Dissipation-driven topological phase transitions in open quantum systems independent of system Hamiltonian
Tian-Shu Deng, Fan Yang
TL;DR
Open quantum systems require a reformulation of topology beyond closed-Hamiltonian settings. Using the modular Hamiltonian formalism for 1D Gaussian Lindblad dynamics, the paper proves that the steady-state $Z_2$ invariant in class D depends only on dissipation, not on the Hamiltonian, with $\nu=\mathrm{sgn}[y(0)]\,\mathrm{sgn}[y(\pi)]$. During a dissipative quench, dynamical transitions occur at analytically predictable times $t_{p,k_s}$ that hinge solely on dissipation parameters, enabling multiple transitions even when initial and final invariants coincide.
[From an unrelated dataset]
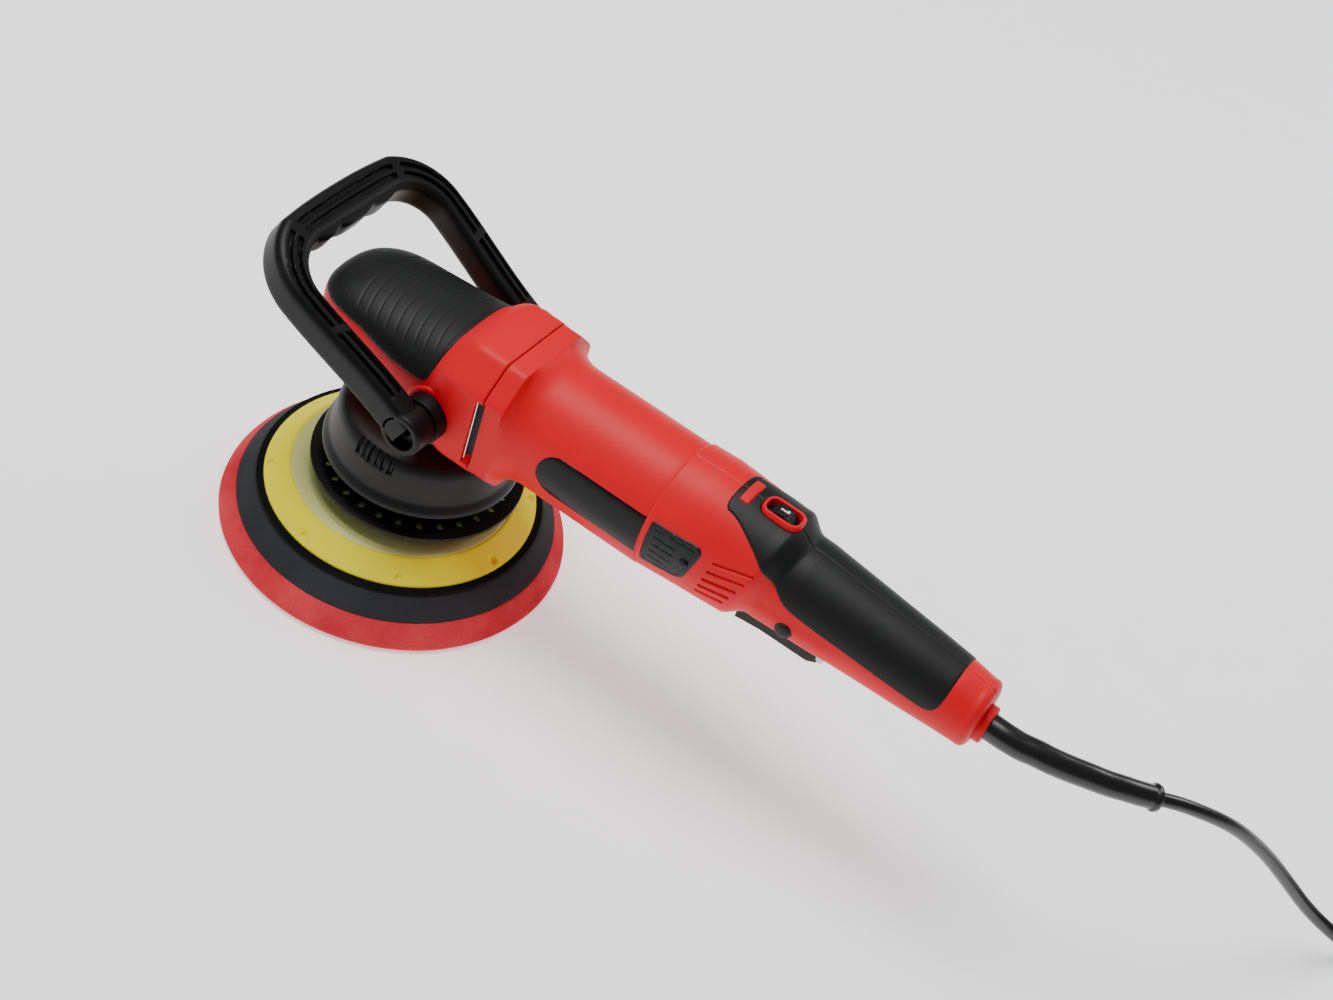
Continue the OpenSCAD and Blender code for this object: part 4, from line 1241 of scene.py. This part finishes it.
@dataclass
class Studio:
    """Camera, floor and soft lights."""

    place: Tuple[float, float, float] = (0.40944, -0.75327, 0.88633)
    right: Tuple[float, float, float] = (0.8043, 0.5381, 0.2522)
    back: Tuple[float, float, float] = (0.2426, -0.6847, 0.6873)
    lens: float = 58.86

    def camera(self) -> None:
        """Make the camera."""
        data = bpy.data.cameras.new("camera")
        data.lens, data.sensor_width, data.clip_end = self.lens, 36.0, 20.0
        camera = bpy.data.objects.new("camera", data)
        bpy.context.scene.collection.objects.link(camera)
        back = Vector(self.back).normalized()
        right = (Vector(self.right) - back * back.dot(Vector(self.right))).normalized()
        up = back.cross(right)
        turn = Matrix((right, up, back)).transposed()
        camera.matrix_world = Matrix.Translation(self.place) @ turn.to_4x4()
        bpy.context.scene.camera = camera

    def floor(self) -> None:
        """Make the paper sheet under the tool."""
        mesh = bpy.data.meshes.new("floor")
        s = 6.0
        mesh.from_pydata([(-s, -s, -0.0004), (s, -s, -0.0004), (s, s, -0.0004), (-s, s, -0.0004)], [], [(0, 1, 2, 3)])
        mesh.materials.append(PAPER.build())
        floor = bpy.data.objects.new("floor", mesh)
        bpy.context.scene.collection.objects.link(floor)

    def light(self, name: str, place: Sequence[float], size: float, power: float) -> None:
        """Add one soft light aimed at the tool.

        Args:
            name: Name of the light.
            place: Place in metres.
            size: Side of the square light.
            power: Power in watts.
        """
        data = bpy.data.lights.new(name, "AREA")
        data.size, data.energy = size, power
        lamp = bpy.data.objects.new(name, data)
        bpy.context.scene.collection.objects.link(lamp)
        lamp.location = place
        aim = Vector((0.1, 0, 0.1)) - Vector(place)
        lamp.rotation_euler = aim.to_track_quat("-Z", "Y").to_euler()

    def world(self) -> None:
        """Give the surroundings an even pale light."""
        world = bpy.data.worlds.new("studio")
        world.use_nodes = True
        world.node_tree.nodes["Background"].inputs["Color"].default_value = (1, 1, 1, 1)
        world.node_tree.nodes["Background"].inputs["Strength"].default_value = 0.24
        bpy.context.scene.world = world

    def build(self) -> None:
        """Set up the floor, the lights and the surroundings."""
        self.floor()
        self.light("key", (-0.45, 0.1, 2.3), 1.1, 56)
        self.light("side", (-1.2, -1.4, 1.1), 0.6, 2.5)
        self.light("rim", (0.9, 1.3, 1.0), 0.6, 7)
        self.world()


def dress_carried_nodes() -> None:
    """Give every CAD node that stays visible the finish of its own slot."""
    slots = {n: m["slot"] for m in frame["record"]["materials"] for n in m.get("nodes", [])}
    for name, obj in frame["nodes"].items():
        plain = obj.data.materials[0].name.removeprefix("cad_").split(".")[0] if obj.data.materials else "black_nylon"
        slot = slots.get(name) or plain
        finish = SLOT_FINISH.get(slot, BLACK_NYLON)
        if slot not in SLOT_FINISH:
            LOG.warning("node %s has slot %s without a finish", name, slot)
        obj.data.materials.clear()
        obj.data.materials.append(finish.build())
        obj.data.shade_smooth()
        obj.data.set_sharp_from_angle(angle=math.radians(28))


def main() -> None:
    """Build the scene from the camera and cord to the last finish."""
    logging.basicConfig(level=logging.INFO)
    studio = Studio()
    studio.camera()
    for piece in (MainsCord(), Head(), MotorHousing(), RearHousing(), FrontHandle(), Bell(), PadStack(), studio):
        LOG.info("building %s", type(piece).__name__)
        piece.build()
    dress_carried_nodes()


if __name__ == "__main__":
    main()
The entanglement-spectrum analysis reveals bulk-edge signatures in non-equilibrium density matrices: SPES gap closures under periodic boundaries and protected zero modes under open boundaries. Collectively, these results offer a practical framework to detect and control dissipation-induced topology in quantum simulators via measurable entanglement observables.
Abstract
We investigate dissipation-driven topological phase transitions in one-dimensional quantum open systems governed by the Lindblad equation with linear dissipation operators, which ensure the density matrix retains its Gaussian form throughout the dynamics. By employing the modular Hamiltonian framework, we rigorously demonstrate that the $\rm{Z}_2$ topological invariant characterizing steady states in one-dimensional class D systems is exclusively dependent on the dissipation operators, rather than the system Hamiltonian. Through a sudden quench protocol where the system evolves from the steady state of one Lindbladian to another, we reveal that topological transitions can occur at analytically predictable critical times, even when the initial and final steady states share identical topological indices. These transitions are shown, both analytically and numerically, to depend solely on dissipation parameters. Entanglement spectrum analysis demonstrates bulk-edge correspondence in non-equilibrium density matrices via coexisting single-particle gap closures (periodic boundaries) and topologically protected zero modes (open boundaries), directly underpinning the detection of dissipation-induced topology in quantum simulators.